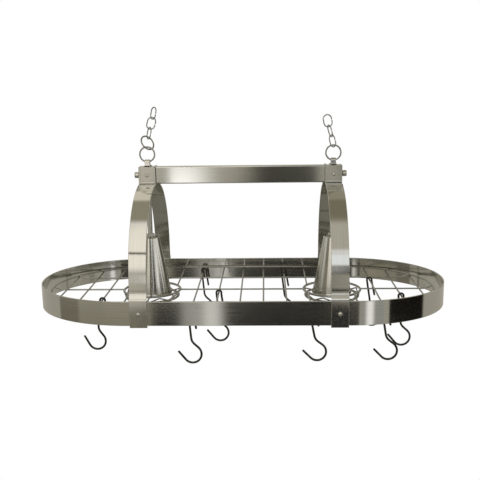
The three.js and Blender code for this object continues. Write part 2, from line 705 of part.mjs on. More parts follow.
// A flat run of hook in X and Z: a tight crown over the wire, a long stem, and a bowl
// whose tip points up and back.
function hookGeometry() {
  const outline = new THREE.Path();
  const crownZ = (GRID_WIRE + HOOK_WIRE) / 2 + GAP - HOOK_CROWN;
  const tipAngle = degrees(HOOK_TIP_ANGLE);
  outline.moveTo(HOOK_LIP_X, HOOK_LIP_Z);
  outline.lineTo(HOOK_CROWN, crownZ - HOOK_WIRE);
  outline.absarc(0, crownZ, HOOK_CROWN, 0, Math.PI, false);
  outline.lineTo(HOOK_STEM_X, HOOK_STEM_Z);
  outline.bezierCurveTo(HOOK_STEM_X / 2, HOOK_NECK_Z, HOOK_BOWL, HOOK_NECK_Z, HOOK_BOWL, HOOK_BOWL_Z);
  outline.absarc(0, HOOK_BOWL_Z, HOOK_BOWL, 0, tipAngle, true);
  const bowlEnd = outline.getPoint(1);
  const tip = new THREE.Vector2(Math.sin(tipAngle), -Math.cos(tipAngle)).multiplyScalar(HOOK_TIP);
  outline.lineTo(bowlEnd.x + tip.x, bowlEnd.y + tip.y);
  const drawn = outline.getPoints(4);
  const stations = drawn.filter((point, index) => !index || point.distanceTo(drawn[index - 1]) > GAP);
  return wire(stations.map(({ x, y }) => new THREE.Vector3(x, 0, y)), HOOK_WIRE);
}

function hooks() {
  for (const { name, crossWire, along, lean } of HOOKS) {
    const x = crossWire * GRID_PITCH;
    const mesh = add(name, hookGeometry(), dark());
    mesh.position.set(x, along * ovalDepthAt(x, GRID_LENGTH, GRID_DEPTH), CROSS_Z);
    mesh.rotation.y = degrees(lean);
  }
}

rimBand();
wireGrid();
crossbar();
tieRod();
for (const [name, side] of [["left", -1], ["right", 1]]) {
  const x = side * ARCH_X;
  arch(`arch_${name}`, x);
  rimScrew(`rim_screw_front_${name}`, x, -1);
  rimScrew(`rim_screw_back_${name}`, x, 1);
  rimNut(`rim_nut_front_${name}`, x, -1);
  rimNut(`rim_nut_back_${name}`, x, 1);
  lampGuard(`lamp_guard_${name}`, x);
  barBracket(`bar_bracket_${name}`, side);
  rodEnd(name, side);
  bracketScrew(`bracket_screw_${name}`, side);
  eyeStrap(`eye_strap_${name}`, x);
  lampShade(`lamp_shade_${name}`, x);
  lampStem(name, x);
}
chains();
hooks();

rack.position.z = -HANG_HEIGHT;
const part = new THREE.Group();
part.add(rack);

export default part;
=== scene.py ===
# A lit, hanging pot rack in brushed nickel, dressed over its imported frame.
# Sizes are in millimetres and heights count from the band's top edge, which hangs
# hangHeight below the frame's origin. toFrame() turns them into the frame's metres.
import math

import bpy
import numpy as np
from mathutils import Matrix


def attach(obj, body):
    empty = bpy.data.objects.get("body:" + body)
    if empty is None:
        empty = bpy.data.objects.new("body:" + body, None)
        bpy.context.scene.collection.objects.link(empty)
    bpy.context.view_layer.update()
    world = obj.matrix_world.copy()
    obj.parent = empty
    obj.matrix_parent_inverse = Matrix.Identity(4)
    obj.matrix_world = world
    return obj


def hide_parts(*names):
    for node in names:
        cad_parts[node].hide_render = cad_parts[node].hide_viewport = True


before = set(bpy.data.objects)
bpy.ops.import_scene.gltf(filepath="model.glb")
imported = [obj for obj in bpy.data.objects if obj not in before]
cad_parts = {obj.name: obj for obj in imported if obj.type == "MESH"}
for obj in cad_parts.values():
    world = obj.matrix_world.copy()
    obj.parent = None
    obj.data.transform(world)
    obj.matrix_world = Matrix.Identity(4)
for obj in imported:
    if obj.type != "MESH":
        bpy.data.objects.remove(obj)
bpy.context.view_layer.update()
print("frame loaded:", len(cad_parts), "nodes")

# Flat stock is strip thick, and neighbouring pieces stand gap apart.
rack = {"length": 850, "depth": 362, "hangHeight": 345, "archX": 192.5, "gap": 0.3, "strip": 3}
archX, gap, strip = rack["archX"], rack["gap"], rack["strip"]
quarterTurn = math.pi / 2


def toFrame(points):
    return (np.asarray(points, float) - (0, 0, rack["hangHeight"])) / 1000


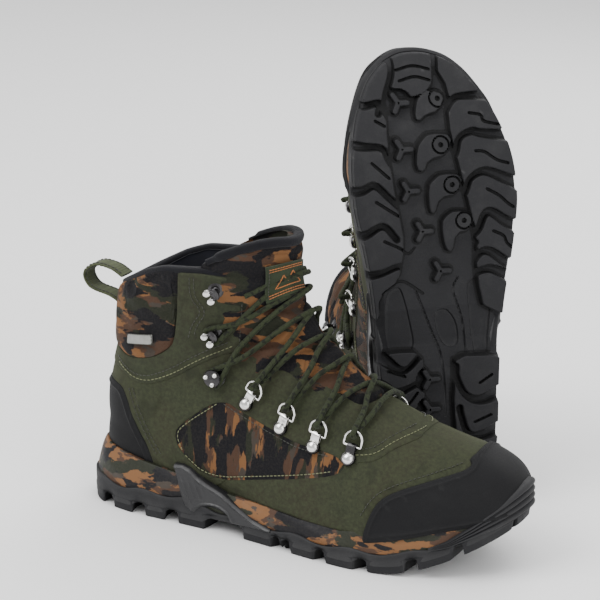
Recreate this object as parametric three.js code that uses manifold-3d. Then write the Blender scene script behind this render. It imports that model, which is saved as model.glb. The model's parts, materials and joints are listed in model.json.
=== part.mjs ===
// A pair of insulated lace-up hunting boots, in millimetres, +Z up.
// The origin is the middle of the floor that the pair covers.
// The right boot stands with its toe along +X and the inner side of the foot towards +Y.
// Each boot is first built in its own frame, from the back of its heel on the ground.
// The left boot is its mirror image, stood on its heel behind the right boot's toe with its sole outwards.
import * as THREE from "three";
import { mergeVertices } from "three/addons/utils/BufferGeometryUtils.js";
import Module from "manifold-3d";

const wasm = await Module();
wasm.setup();

// Driving dimensions.
const GAP = 0.35; // clearance between touching pieces
const SOLE_LENGTH = 308;
const SKIN = 2; // suede, camouflage fabric or rubber
const INSULATION = 3.2;
const LINING = 1.2;
const LUG_HEIGHT = 5.5;
const MIDSOLE_INSET = 3;
const BOARD_THICKNESS = 2;
const FOOTBED_THICKNESS = 5;
const FOOTBED_CLEARANCE = 1.5;
const SHANK_WALL = 2.4;
const SHANK_START = 84;
const SHANK_END = 132;
const LACE_RADIUS = 1.8;
const WIRE_RADIUS = 0.8;
const RING_LENGTH = 10;
const RING_WIDTH = 12;
const RING_TILT = 26; // degrees that a ring stands off the eyestay
const CLIP_WIDTH = 6;
const BAR_HEIGHT = 3.2; // of the ring's straight side over the skin
const FOLD_RADIUS = 2.2;
const SEAT = GAP + 0.2; // height of a clip's underside over the smooth skin
const BACKING = 1.6; // thickness of the band that carries a row of hardware
const LOOP_WIDTH = 16;
const LOOP_THICKNESS = 2;
const RING_SIDES = 14; // points round each section of the upper

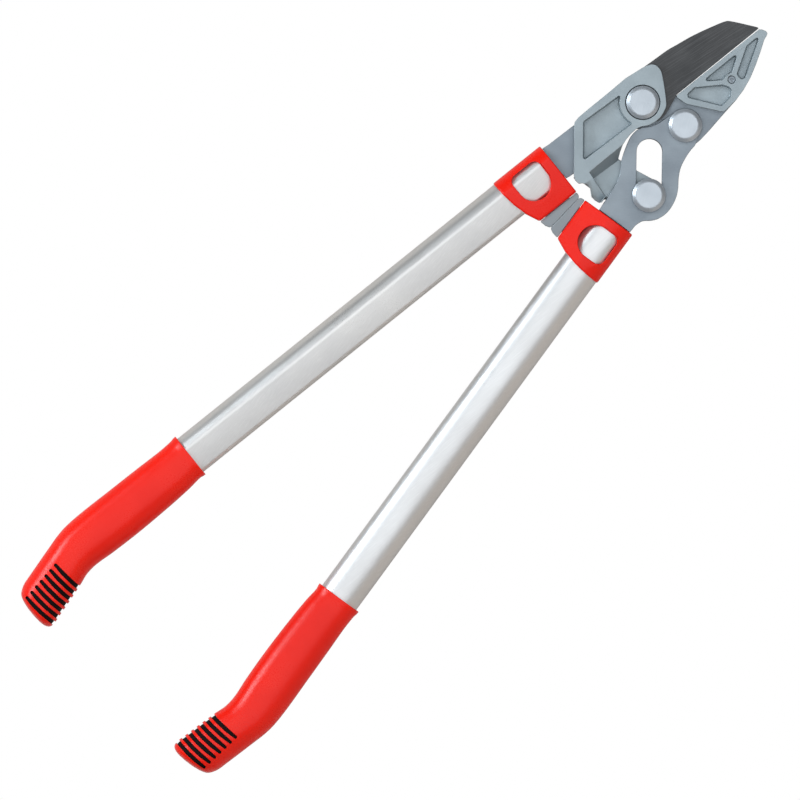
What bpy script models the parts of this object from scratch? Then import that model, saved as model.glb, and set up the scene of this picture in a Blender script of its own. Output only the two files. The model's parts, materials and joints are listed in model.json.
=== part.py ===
"""Long handled anvil lopper with a roller and slot power lever, lying flat.

Metres, +Z up.  The tool lies on its cap nuts and the backs of its grips, jaws
towards +Y, handles towards -Y, front face up.  Outlines are drawn in
millimetres from the point midway between the handles, level with the blade
pivot, and the root empty then centres the whole tool on the origin.
"""
import math

import bmesh
import bpy
from mathutils import Matrix, Vector

MM = 0.001

# Driving dimensions, metres.
TUBE_WIDTH = 0.032
TUBE_DEPTH = 0.021
TUBE_WALL = 0.0015
TUBE_TOP = 0.019
TUBE_END = -0.444
HANDLE_TILT = math.radians(7.52)
HANDLE_AXIS_X = -0.0345
HANDLE_AXIS_Y = -0.100
GRIP_LENGTH = 0.1687
GRIP_END = -0.5022
PLATE_THICKNESS = 0.006
BLADE_THICKNESS = 0.005
LAYER_GAP = 0.0003
CASTING_RISE = 0.0047
ANVIL_RISE = 0.0042
MID_HEIGHT = 0.0165
HEAD_RADIUS = 0.0127
HEAD_HEIGHT = 0.0062
SHANK_RADIUS = 0.005
PIN_CLEARANCE = 0.0002
SLOT_HALF_WIDTH = 0.00977
ROLLER_RADIUS = 0.0074
ROLLER_BORE = 0.0053
NUT_HEIGHT = 0.0063
WASHER_THICKNESS = 0.0015
RIVET_RADIUS = 0.0025
TANG_HALF_WIDTH = TUBE_WIDTH * 0.344
TANG_HALF_DEPTH = 0.005
TANG_BOTTOM = -0.028
GROOVE_COUNT = 7
GROOVE_PITCH = 0.0054
GROOVE_WIDTH = 0.0033
GROOVE_START = 0.0371
SHELL_WALL = 0.0010
NUT_RADIUS = 0.0098
WASHER_RADIUS = 0.0112
SPACER_RADIUS = 0.0125
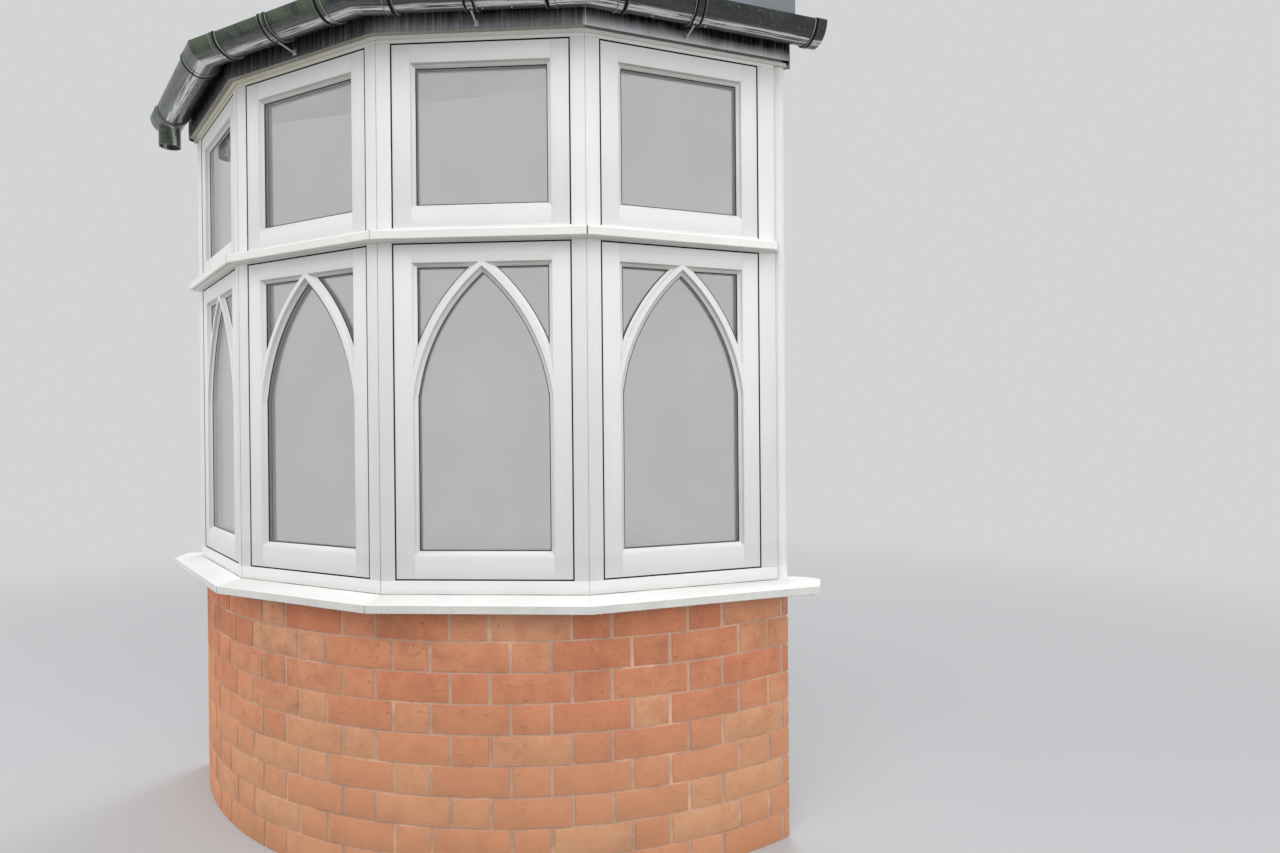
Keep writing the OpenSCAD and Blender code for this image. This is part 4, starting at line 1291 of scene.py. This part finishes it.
class BAY_OT_glazing(bpy.types.Operator):
    """Sealed glass units: two panes, a spacer bar between them and rain on the outer pane"""
    bl_idname = "bay.glazing"
    bl_label = "Glazing"

    def unit(self, piece, p, k, near, far, z, height, arched):
        """One sealed unit: panes, and a spacer with butyl on both sides, also behind the arch."""
        j = p.j
        pane_t, butyl_t, play, bar_short = 0.004, 0.0016, 0.0015, 0.0010
        inset = j.bevel_w - j.unit_lap + play
        bar_w = j.unit_lap - bar_short
        low = (near + inset, p.glass_y, z + inset)
        high = (far - inset, p.glass_y + j.unit_t, z + height - inset)
        for y in (low[1], high[1] - pane_t):
            piece.lay(block((low[0], y, low[2]), (high[0], y + pane_t, high[2])), p, k, material=0)
        y0, y1 = low[1] + pane_t, high[1] - pane_t
        planes = [(Vector(low), -X), (Vector(high), X), (Vector(high), Z)]
        lip = j.bevel_w - 0.0005
        layers = ((y0, y0 + butyl_t, 2), (y0 + butyl_t, y1 - butyl_t, 1), (y1 - butyl_t, y1, 2))
        for a, b, material in layers:
            for bar in surround((low[0], a, low[2]), (high[0], b, high[2]), bar_w):
                piece.lay(block(*bar), p, k, material=material)
            if arched:
                section = [(-lip, a), (j.bar_w + lip, a), (j.bar_w + lip, b), (-lip, b)]
                for half in arch_halves(p, near, far, z + height, section):
                    piece.lay(cut(half, planes), p, k, material=material)

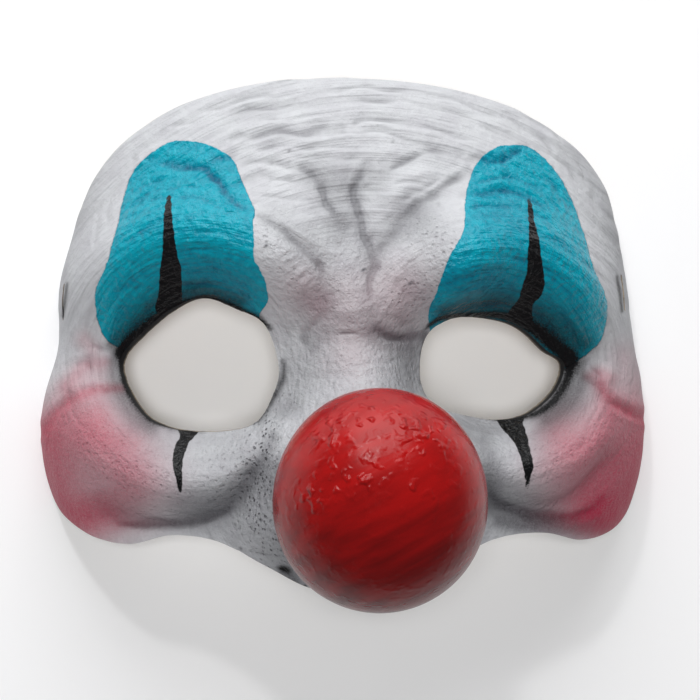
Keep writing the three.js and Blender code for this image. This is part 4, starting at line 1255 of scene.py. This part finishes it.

::::

What this task involves »
From the records above, transcribe without alteration every line from the one with "Recreate this object" to the one with "wasm.setup();", inclusive.

Output of the task »
Recreate this object as parametric three.js code that uses manifold-3d. Then write the Blender scene script behind this render. It imports that model, which is saved as model.glb. The model's parts, materials and joints are listed in model.json.
=== part.mjs ===
// A pair of insulated lace-up hunting boots, in millimetres, +Z up.
// The origin is the middle of the floor that the pair covers.
// The right boot stands with its toe along +X and the inner side of the foot towards +Y.
// Each boot is first built in its own frame, from the back of its heel on the ground.
// The left boot is its mirror image, stood on its heel behind the right boot's toe with its sole outwards.
import * as THREE from "three";
import { mergeVertices } from "three/addons/utils/BufferGeometryUtils.js";
import Module from "manifold-3d";

const wasm = await Module();
wasm.setup();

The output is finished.